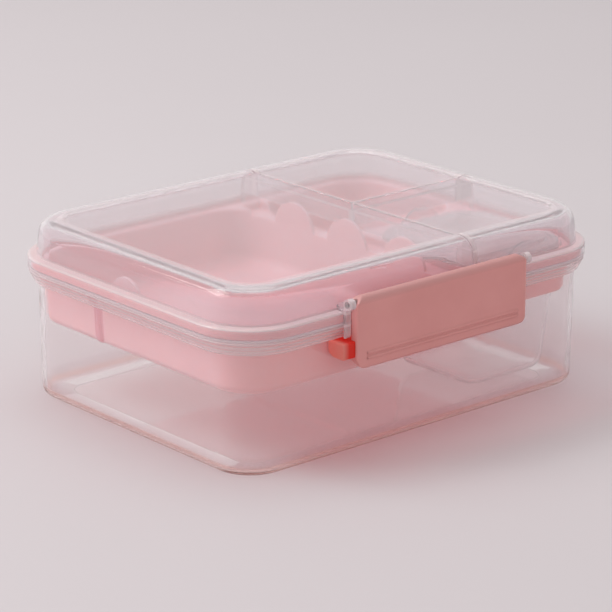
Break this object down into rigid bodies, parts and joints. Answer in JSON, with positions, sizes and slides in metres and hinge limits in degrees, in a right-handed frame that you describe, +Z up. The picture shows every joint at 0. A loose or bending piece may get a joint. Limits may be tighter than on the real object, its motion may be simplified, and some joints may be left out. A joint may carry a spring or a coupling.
{
  "type": "lunch box",
  "caption": "Clear rectangular food container with a hinged domed lid, a pink snap latch, a pink compartment tray and a clear capped side cup.",
  "frame": {"origin": "centre of the footprint on the resting face, on the underside of the base", "axes": "+X along the long side, +Y from the latch side to the hinge side, +Z up"},
  "size_m": [0.24, 0.2018, 0.091],
  "materials": {
    "clear_base": "clear injection-moulded plastic, glossy",
    "clear_lid": "clear injection-moulded plastic, glossy",
    "clear_cup": "clear injection-moulded plastic, glossy",
    "cap_milky": "natural translucent soft plastic",
    "pin_plastic": "natural translucent plastic",
    "gasket_pink": "soft pink silicone",
    "latch_pink": "opaque dusty pink moulded plastic, satin",
    "tray_pink": "pink moulded plastic, slightly translucent satin"
  },
  "bodies": {
    "base": {"base_box": "clear_base", "hinge_pins": "pin_plastic"},
    "lid": {"lid_shell": "clear_lid", "lid_gasket": "gasket_pink", "latch_pin": "pin_plastic"},
    "latch": {"front_latch": "latch_pink"},
    "tray": {"food_tray": "tray_pink"},
    "cup": {"side_cup": "clear_cup"},
    "cap": {"cup_cap": "cap_milky"}
  },
  "joints": [
    {"name": "lid_hinge", "type": "hinge", "parent": "base", "child": "lid", "pos_m": [0, 0.0982, 0.066], "axis": [-1, 0, 0], "range_deg": [0, 120]},
    {"name": "latch_hinge", "type": "hinge", "parent": "lid", "child": "latch", "pos_m": [0, -0.0963, 0.078], "axis": [-1, 0, 0], "range_deg": [0, 120]},
    {"name": "tray_lift", "type": "slide", "parent": "base", "child": "tray", "axis": [0, 0, 1], "range_m": [0, 0.038]},
    {"name": "cup_lift", "type": "slide", "parent": "tray", "child": "cup", "axis": [0, 0, 1], "range_m": [0, 0.06]},
    {"name": "cap_lift", "type": "slide", "parent": "cup", "child": "cap", "axis": [0, 0, 1], "range_m": [0, 0.025]}
  ],
  "couplings": [
    {"joint": "tray_lift", "follows": "lid_hinge", "m_per_rad": 0.0181},
    {"joint": "cup_lift", "follows": "lid_hinge", "m_per_rad": 0.0286},
    {"joint": "cap_lift", "follows": "lid_hinge", "m_per_rad": 0.0119}
  ]
}
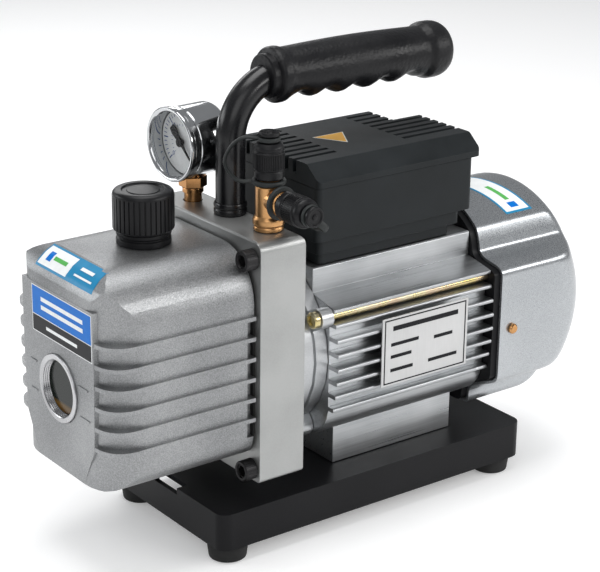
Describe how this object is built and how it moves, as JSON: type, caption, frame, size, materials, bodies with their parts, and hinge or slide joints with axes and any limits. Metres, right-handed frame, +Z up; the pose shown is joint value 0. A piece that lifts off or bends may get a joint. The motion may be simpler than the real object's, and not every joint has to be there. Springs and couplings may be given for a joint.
{
  "type": "rotary vane vacuum pump",
  "caption": "Portable two-stage rotary vane vacuum pump with finned motor, oil casing, vacuum gauge, capped intake tee, handle and rubber-footed base.",
  "frame": {"origin": "middle of the whole pump's footprint, on the floor it stands on", "axes": "+X from the oil casing towards the fan cowl along the shaft, +Z up, the intake caps on the -Y side"},
  "size_m": [0.298, 0.1198, 0.2315],
  "materials": {
    "die_cast_silver": "shot-blasted die casting, bright silver, fine metallic grain",
    "plate_aluminium": "matt light grey machined plate",
    "extruded_aluminium": "bright extruded aluminium",
    "silver_paint": "silver metallic paint, semi-gloss",
    "black_oxide_steel": "black oxide",
    "satin_black_paint": "satin black",
    "gloss_black_paint": "gloss black",
    "grip_plastic": "soft black with a fine leather grain",
    "black_plastic": "moulded black",
    "black_rubber": "matt black",
    "box_plastic": "charcoal, fine spark-eroded texture",
    "brass": "turned brass, warm orange",
    "steel": "machined steel",
    "plate_film": "satin printed plate with a black border",
    "chrome": "polished",
    "dial_white": "white dial with blue ticks",
    "clear_glass": "clear",
    "amber_glass": "clear glass over amber oil",
    "yellow_zinc": "yellow zinc plated, iridescent",
    "cast_iron": "machined cast iron",
    "laminations": "pressed steel sheets",
    "vane_carbon": "carbon composite",
    "capacitor_case": "white plastic case"
  },
  "bodies": {
    "root": {"oil_casing": "die_cast_silver", "casing_gasket": "black_rubber", "casing_screw_1": "black_oxide_steel", "casing_screw_2": "black_oxide_steel", "casing_screw_3": "black_oxide_steel", "casing_screw_4": "black_oxide_steel", "sight_glass_ring": "steel", "sight_glass_lens": "amber_glass", "filler_neck": "black_plastic", "drain_plug": "steel", "bracket_plate": "plate_aluminium", "handle_tube": "gloss_black_paint", "handle_grip": "grip_plastic", "gauge_case": "chrome", "gauge_bezel": "chrome", "gauge_lens": "clear_glass", "gauge_dial": "dial_white", "gauge_stem": "brass", "intake_fitting": "brass", "front_shield": "extruded_aluminium", "motor_housing": "extruded_aluminium", "fan_cowl": "silver_paint", "cowl_screw_1": "brass", "cowl_screw_2": "brass", "rear_shield": "satin_black_paint", "tie_rod_1": "yellow_zinc", "tie_rod_2": "yellow_zinc", "tie_rod_3": "yellow_zinc", "tie_rod_4": "yellow_zinc", "name_plate": "plate_film", "stator_core": "laminations", "front_bearing": "steel", "rear_bearing": "steel", "pump_cylinder": "cast_iron", "pump_end_plate": "cast_iron", "electric_box": "box_plastic", "box_lid": "box_plastic", "power_inlet": "black_plastic", "run_capacitor": "capacitor_case", "base_tray": "satin_black_paint", "foot_1": "black_rubber", "foot_2": "black_rubber", "foot_3": "black_rubber", "foot_4": "black_rubber"},
    "shaft": {"main_shaft": "steel", "rotor_core": "laminations", "cooling_fan": "black_plastic", "pump_rotor": "cast_iron"},
    "vane_1": {"vane_1": "vane_carbon"},
    "vane_2": {"vane_2": "vane_carbon"},
    "vane_3": {"vane_3": "vane_carbon"},
    "vane_4": {"vane_4": "vane_carbon"},
    "oil_cap_seal": {"filler_cap_seal": "black_rubber"},
    "oil_cap": {"filler_cap": "black_plastic"},
    "intake_top_strap": {"top_strap": "black_rubber"},
    "intake_top_cap": {"top_cap": "black_plastic"},
    "intake_side_strap": {"side_strap": "black_rubber"},
    "intake_side_cap": {"side_cap": "black_plastic"},
    "needle": {"gauge_needle": "black_plastic"},
    "rocker": {"power_rocker": "black_plastic"}
  },
  "joints": [
    {"name": "shaft_spin", "type": "hinge", "parent": "root", "child": "shaft", "pos_m": [-0.06879, 0.0057, 0.088], "axis": [1, 0, 0], "continuous": true},
    {"name": "vane_1_slide", "type": "slide", "parent": "shaft", "child": "vane_1", "axis": [0, -1, 0], "range_m": [0, 0.0026]},
    {"name": "vane_2_slide", "type": "slide", "parent": "shaft", "child": "vane_2", "axis": [0, 1, 0], "range_m": [0, 0.0026]},
    {"name": "vane_3_slide", "type": "slide", "parent": "shaft", "child": "vane_3", "axis": [0, -1, 0], "range_m": [0, 0.0026]},
    {"name": "vane_4_slide", "type": "slide", "parent": "shaft", "child": "vane_4", "axis": [0, 1, 0], "range_m": [0, 0.0026]},
    {"name": "oil_cap_rise", "type": "slide", "parent": "root", "child": "oil_cap_seal", "axis": [0, 0, 1], "range_m": [0, 0.009]},
    {"name": "oil_cap_turn", "type": "hinge", "parent": "oil_cap_seal", "child": "oil_cap", "pos_m": [-0.10139, 0.0057, 0.156], "axis": [0, 0, 1], "range_deg": [0, 1080]},
    {"name": "top_cap_rise", "type": "slide", "parent": "root", "child": "intake_top_strap", "axis": [0, 0, 1], "range_m": [0, 0.00508], "deforming": ["top_strap"]},
    {"name": "top_cap_turn", "type": "hinge", "parent": "intake_top_strap", "child": "intake_top_cap", "pos_m": [-0.05329, -0.0246, 0.1792], "axis": [0, 0, 1], "range_deg": [0, 1440]},
    {"name": "side_cap_rise", "type": "slide", "parent": "root", "child": "intake_side_strap", "axis": [0, -1, 0], "range_m": [0, 0.00508], "deforming": ["side_strap"]},
    {"name": "side_cap_turn", "type": "hinge", "parent": "intake_side_strap", "child": "intake_side_cap", "pos_m": [-0.05329, -0.0381, 0.1695], "axis": [0, -1, 0], "range_deg": [0, 1440]},
    {"name": "gauge_needle_turn", "type": "hinge", "parent": "root", "child": "needle", "pos_m": [-0.05619, 0.033, 0.184], "axis": [-0.9976, -0.0698, 0], "range_deg": [0, 270]},
    {"name": "rocker_press", "type": "hinge", "parent": "root", "child": "rocker", "pos_m": [0.05821, 0.0277, 0.173], "axis": [1, 0, 0], "range_deg": [0, 16]}
  ],
  "couplings": [
    {"joint": "oil_cap_turn", "follows": "oil_cap_rise", "rad_per_m": 2094.4},
    {"joint": "top_cap_turn", "follows": "top_cap_rise", "rad_per_m": 4947.4},
    {"joint": "side_cap_turn", "follows": "side_cap_rise", "rad_per_m": 4947.4}
  ]
}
──────────────────────────────
→ AIM
Pick out each line containing "JSON" and report it.

→ SOLUTION TO THIS PROBLEM
Break this object down into rigid bodies, parts and joints. Answer in JSON, with positions, sizes and slides in metres and hinge limits in degrees, in a right-handed frame that you describe, +Z up. The picture shows every joint at 0. A loose or bending piece may get a joint. Limits may be tighter than on the real object, its motion may be simplified, and some joints may be left out. A joint may carry a spring or a coupling.
Describe how this object is built and how it moves, as JSON: type, caption, frame, size, materials, bodies with their parts, and hinge or slide joints with axes and any limits. Metres, right-handed frame, +Z up; the pose shown is joint value 0. A piece that lifts off or bends may get a joint. The motion may be simpler than the real object's, and not every joint has to be there. Springs and couplings may be given for a joint.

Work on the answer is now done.